I know I have already disclosed that I am a terrible Blogger but it has been 5 month since an update. That is bad, let me try and get you up to speed. Wayne has done whole brain radiation that ended around July 4, he has done a couple of cycles of Temodor (chemo) which targets the brain tumors. He had gamma knife which is gamma rays that target brain tumors. He also has undergone a couple of cycles of chemo that will treat the cancer in the body. He is going to have brain surgery again this coming Tuesday. Despite that he has to under surgery our doctor assures us that it is pretty straight forward. Life has been pretty crazy. I am learning many things on this journey. Gods continued faithfullness is quite reasurring. If our hope is not in God then what is it in. We are all going to die, and we like to think we are all going to Heaven. What is heaven, Who is GOD, Why does the sun come up everyday? These are real questions that beg for answers when you are in my situation. Where do the answers come from? Our feelings or the bible? I have many people tell me that they have a relationship with God but they do not believe in the Bible. How is that possible? Ask the questions and demand truthfull answers?? Death is going to show up sooner or later. Jesus is not in his tomb and that is my hope. Considering my circumstances these thoughts our normal. I have people telling me all the time that they are mad at God because of death. Does that not beg the question, are you grateful to God for Life??? If you have a new baby as I do who am I that I would be mad at God. He gave me a new Baby? Are we so self centered that we only like to blame GOD for people dying? Aren't you glad I updated my Blog???????

Sunday, June 28, 2009

Wednesday, June 24, 2009

Side effect


I forgot one side effect from the radiation, Wayne keeps having these nightmares of what Christian might be when he grows up.

Update

So I am officially terrible at updating. Wayne only has four days left of radiation and then he will resume a five day treatment of chemo and from there he should be in a clinical trial. At this point he feels great. The radiation treatment makes him tired and so far that has been the only side effect. It has been amazing these last few weeks all the kind phone calls and emails we have received, I am grateful that Wayne has so much support.

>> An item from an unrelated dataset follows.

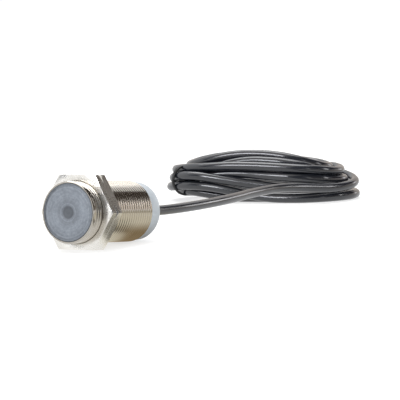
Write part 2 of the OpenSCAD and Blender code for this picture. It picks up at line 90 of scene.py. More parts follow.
# Middle line of the lead from the grommet's nose to its far end, in the hank's frame
LEAD_ROUTE = (
    (13.6, -199.4, 13.4), (15.4, -188.6, 12.5), (17.4, -177.9, 12), (19.4, -167.1, 11.7),
    (21.1, -156.4, 11.5), (22.8, -145.5, 11.4), (24.1, -134.7, 11.3), (25.2, -123.8, 11.3),
    (25.9, -112.9, 11.3), (26.2, -101.9, 11.3), (26.4, -91, 11.4), (27.1, -80.1, 11.4),
    (28.3, -69.2, 11.4), (30, -58.4, 11.3), (33.1, -48, 10.8), (37.3, -37.9, 9.9), (42.8, -28.5, 8.8),
    (48.5, -19.2, 8.1), (52.6, -9.1, 8.2), (53.4, 1.7, 8.9), (50.3, 12.1, 9.9), (43.5, 20.4, 11.4),
    (34.2, 25.8, 13.3), (23.8, 28.5, 15.2), (13.1, 28.8, 17.4), (2.4, 27.5, 19.3), (-8.3, 25.8, 20.9),
    (-19.1, 23.7, 21.8), (-29.3, 19.7, 22.2), (-37.5, 12.7, 21.1), (-41.2, 2.7, 19.8),
    (-38.2, -7.5, 20.1), (-29.8, -14, 22), (-19.4, -16.1, 24.4), (-8.6, -16, 26), (2.4, -15.8, 26.3),
    (13.3, -16, 25.7), (24, -15.5, 23.9), (33.4, -11.3, 20.9), (38.5, -2.5, 18.3), (37.2, 8, 17.5),
    (29.7, 15.6, 18.4), (19.5, 19.2, 19.5), (8.7, 19.9, 20.3), (-2.3, 19.8, 20.5), (-13.1, 19.8, 19.6),
    (-23.9, 19.6, 17.9), (-34.6, 17.5, 17.1), (-43, 10.8, 16.9), (-45, 0.4, 15.9), (-39.7, -8.8, 15.1),
    (-30.5, -14.6, 16.3), (-20.4, -17.6, 19.2), (-9.9, -19, 21.7), (1, -19.8, 23), (11.9, -20.5, 22.8),
    (22.8, -20.2, 21.7), (32.9, -17, 19.4), (39.2, -9.2, 15.7), (40.4, 1.3, 13.1), (36.5, 11.4, 12.8),
    (27.6, 17.4, 13.8), (16.9, 19.4, 14.7), (6, 20.5, 15.4), (-4.8, 22.2, 15.9), (-15.6, 23.8, 16.2),
    (-26.5, 24.2, 16.3), (-37.2, 21.7, 16.2), (-46, 15.5, 16.1), (-50.5, 5.7, 16.4),
    (-48.4, -4.8, 17.2), (-41.5, -13.2, 18.3), (-32.4, -19.1, 19.3), (-22.1, -22.7, 19.9),
    (-11.3, -24.1, 20.5), (-0.4, -24.5, 20.5), (10.5, -24.9, 20.2), (21.5, -24.9, 19.6),
    (32.2, -22.7, 18.7), (40.8, -16.4, 17.5), (45.2, -6.5, 16.2), (45, 4.3, 15.7), (40.3, 14, 16.3),
    (31.8, 20.6, 16.5), (21.4, 23.7, 15.7), (10.6, 24.9, 14.3), (-0.3, 25.6, 13.1), (-11.2, 26.1, 12.1),
    (-22.1, 25.4, 11.5), (-32.6, 22.6, 11.1), (-41.9, 16.9, 11), (-48.2, 8, 11.3), (-49.9, -2.6, 12),
    (-46.5, -12.8, 13.5), (-38.8, -20.3, 14.9), (-28.8, -24.6, 15.1), (-18, -25.9, 13.9),
    (-7.2, -25.4, 12.2), (3.5, -24.5, 10.6), (14.4, -23.5, 9.3), (25.1, -21.8, 8.3), (35, -17.3, 7.7),
    (41.5, -8.7, 7.5), (43, 2, 7.5), (39.1, 12, 7.5), (30.4, 18.2, 7.8), (19.8, 20.3, 8.6),
    (8.9, 20.5, 9.6), (-2, 20.6, 10.5), (-12.9, 20.8, 11.4), (-23.8, 20, 11.7), (-34, 16.4, 11.5),
    (-42, 9, 10.9), (-45.2, -1.3, 10.5), (-41.9, -11.4, 11.4), (-33.5, -18, 13.2), (-23.1, -20.6, 15),
    (-12.2, -21.4, 15.9), (-1.3, -22.3, 15.9), (9.5, -23.7, 15.3), (20.4, -24.6, 14.7),
    (31.1, -23.2, 13.9), (40.1, -17.4, 12.8), (45.3, -7.9, 11.5), (46.9, 2.9, 10.8), (43.2, 13, 10.7),
    (34.8, 20, 11), (24.7, 24.1, 10.7), (13.9, 25.5, 9.7), (3.1, 25.1, 8.4), (-7.7, 24, 7),
    (-18.5, 22.4, 5.4), (-29, 19.8, 3.9), (-38.5, 14.6, 3.1), (-45.2, 6.2, 3.7), (-46.3, -4.4, 5.3),
    (-40.7, -13.4, 6.4), (-30.9, -18, 5.7), (-20.1, -18.6, 4.1), (-9.3, -17.6, 2.8), (1.6, -17, 2.5),
    (12.5, -17.2, 2.5), (23.5, -16.8, 2.6), (33.8, -13.5, 2.6), (41.2, -5.7, 2.5), (42.2, 5, 2.5),
    (36.8, 14.3, 2.6), (27.7, 20.2, 2.6), (17.2, 23.5, 2.5), (6.5, 25.3, 2.5), (-4.4, 26.7, 2.8),
    (-15.3, 27.3, 3.5), (-26.1, 26.5, 4.6), (-36.5, 23.3, 5.7), (-45.4, 17, 6.5), (-51.1, 7.8, 7),
    (-52, -3, 7.5), (-47.6, -12.8, 8.4), (-39.3, -19.9, 9.4), (-29.2, -23.9, 9.7), (-18.4, -25.1, 8.8),
    (-7.7, -24.5, 6.7), (3, -23.4, 4.4), (13.8, -23, 2.9), (24.7, -22.5, 2.5), (35.4, -20.4, 2.5),
    (44.9, -15.1, 2.6), (51.2, -6.3, 2.6), (52.8, 4.4, 2.5), (49.5, 14.7, 2.5), (42.1, 22.6, 2.5),
    (32.3, 27.5, 2.5), (21.6, 29.8, 2.5), (10.7, 30.7, 2.5), (-0.2, 31.5, 2.5), (-11.1, 32.2, 2.5),
    (-22, 33, 2.5)
)
TAIL_END = Vector(LEAD_ROUTE[-1])
NOSE_TIP = SENSOR @ Vector((0, 0, NOSE_END))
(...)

It has been one month since the surgery and considering the situation I am at peace. I remind myself daily if not hourly that God is in control. To live in Faith and not Fear. I refuse to live in Fear, that is what satan wants. God is teaching me to live in Faith, to cast my burdens on Him. I am telling you it works, get out your Bible, get on your knees and start praying. Give God a chance he will change you from the inside out. We all are going to face crisis in life. Suffering is unavoidable and inescapable. How will you respond? How do you answer the tough questions, Who is God? What happens when people die ?What is Heaven? There are many different religions and beliefs but only one can be right. They can all be wrong but they all can't be right. The fact is we are all going to die the reality is most people have no idea who God is. Personally I have lived most of my adult life avoiding the tough questions. Never stop asking questions, never stop seeking. My light bulb moment was when what I believed did not corespond to the realities of life. God is love. Jesus suffered so we can live eternally. Even if you don't believe in Jesus that doesn't change the fact that he died for you. That is the most amazing thing about God, he gives you a choice. You can accept him or reject him, but he will never reject you. I might me crazy with all my "God" ramblings but I can tell you Wayne and I are proof that given our current circumstances without God we would have no hope and no future. Our future is in Gods hands. Please continue to pray. God bless you all.